>> start Given information

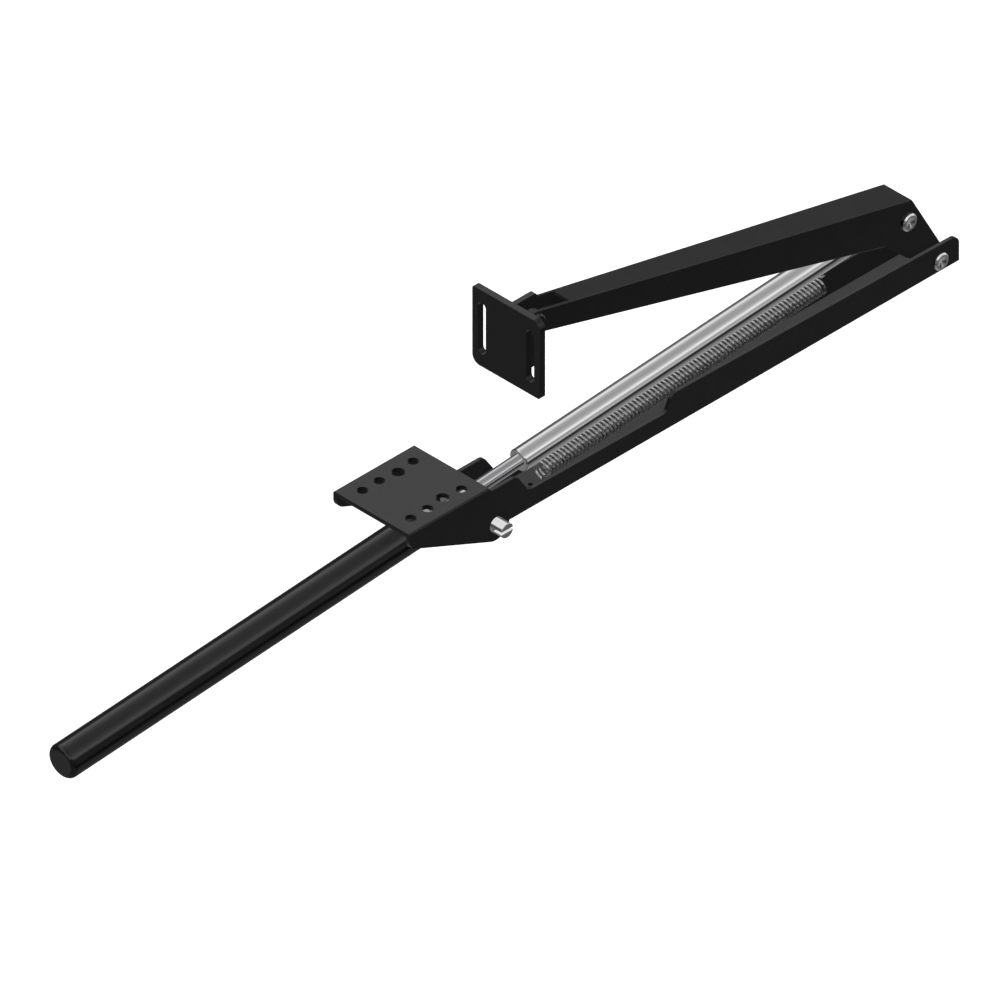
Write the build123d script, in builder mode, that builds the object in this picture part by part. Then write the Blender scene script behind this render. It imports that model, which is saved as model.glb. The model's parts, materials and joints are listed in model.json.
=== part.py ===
from build123d import *
import os
from math import asin, atan2, cos, pi, radians, sin, tan

# Automatic greenhouse vent opener.
# A wax cylinder pushes a rod and a chromed tube, the tube turns a tapered lift arm
# on the far end of a folded base channel, and a long spring pulls the arm closed.
#
# Millimetres. X runs along the channel from the closed end of the cylinder to the arm pivot,
# Z is up, and Y = 0 is the mid-plane. The origin is in the top face of the sill bracket,
# at the centre of its hole pattern. The arm stands as far open as in the photograph.

os.makedirs("parts", exist_ok=True)

# Overall
overall_length = 495.0      # as printed, to where the end of the cylinder starts to round
channel_reach = 274.6       # trunnion axis to the far end of the channel
running_fit = 0.05          # radial clearance of a shaft that turns or slides
side_gap = 0.2              # clearance beside a sheet that swings past another

# Sill bracket, an upside-down U of sheet steel
bracket_length = 45.0
bracket_span = 41.0         # between the middles of the two flanges
bracket_sheet = 2.1
bracket_bend = 0.9
bracket_setback = 0.2       # plate centre behind the centre of the holes
hole_pitch = 9.5
hole_rows = 27.2
hole_columns = (-1.5, -0.5, 1.5)   # columns of screw holes, in pitches from the middle
screw_hole = 4.9
coach_column = 0.5          # the column of larger holes, set in from the rows
coach_hole = 5.9
coach_inset = 1.1
flange_lobe = 7.75
flange_heel_depth = 7.0
flange_heel_radius = 5.2

# Trunnion pins
trunnion_x = 25.9
trunnion_drop = 19.1
pin_diameter = 6.8
pin_stub = 6.4
pin_slot_width = 1.4
pin_slot_depth = 4.6
pin_edge = 0.2
spacer_wall = 1.6

# Base channel, an upright U of sheet steel; heights are above its underside
pin_height = 13.4
channel_width = 20.2
channel_sheet = 1.7
channel_bend = 0.6
ear_lobe = 6.0
ear_heel = 1.0
ear_reach = 23.2
ear_foot = 30.0
ear_corner = 4.0
low_wall_near = 9.25
low_wall_far = 8.35
step_foot = 107.6
step_top = 111.6
step_foot_radius = 2.0
step_top_radius = 4.0
high_wall_near = 15.9
high_wall_far = 12.9
floor_reach = 259.4
channel_corner = 4.2
floor_hole = 2.2
floor_hole_reach = 40.9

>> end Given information

# [Instruction]
Print the material above verbatim, first line through the line containing "from math import", both included.

# [Task result]
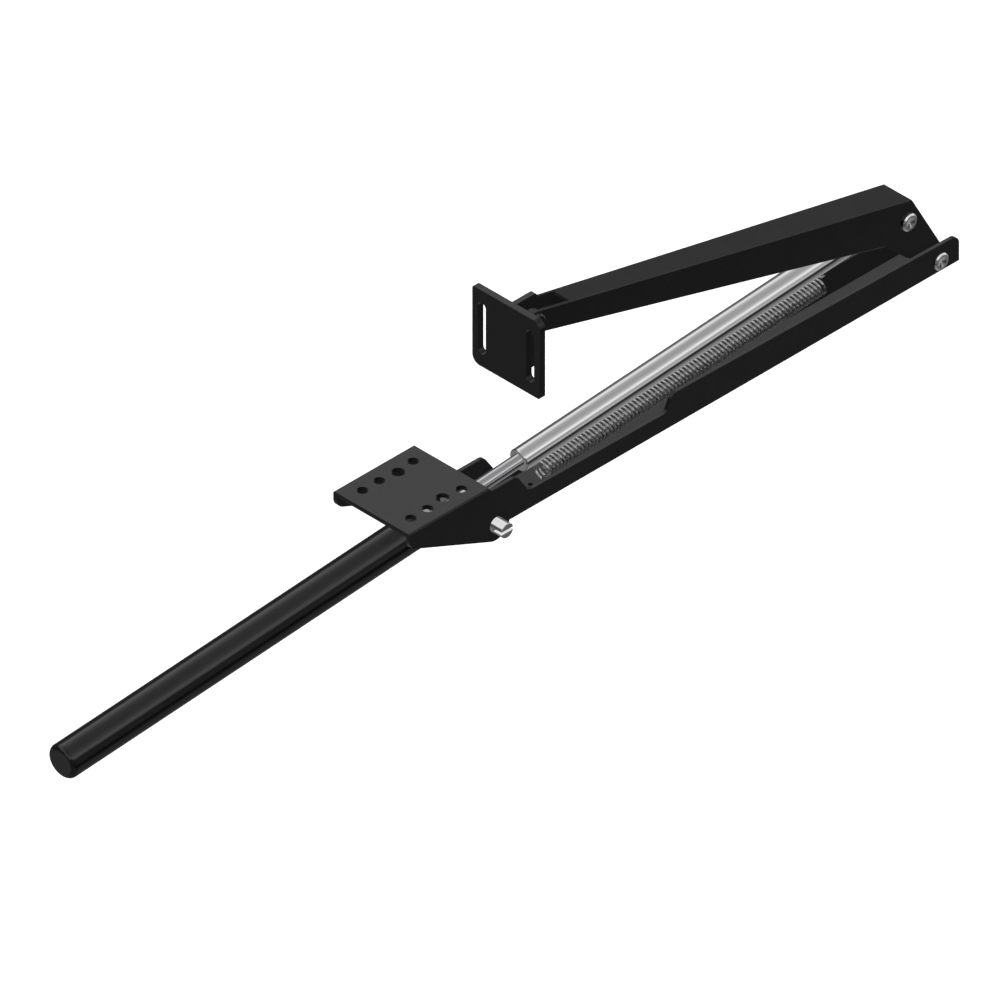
Write the build123d script, in builder mode, that builds the object in this picture part by part. Then write the Blender scene script behind this render. It imports that model, which is saved as model.glb. The model's parts, materials and joints are listed in model.json.
=== part.py ===
from build123d import *
import os
from math import asin, atan2, cos, pi, radians, sin, tan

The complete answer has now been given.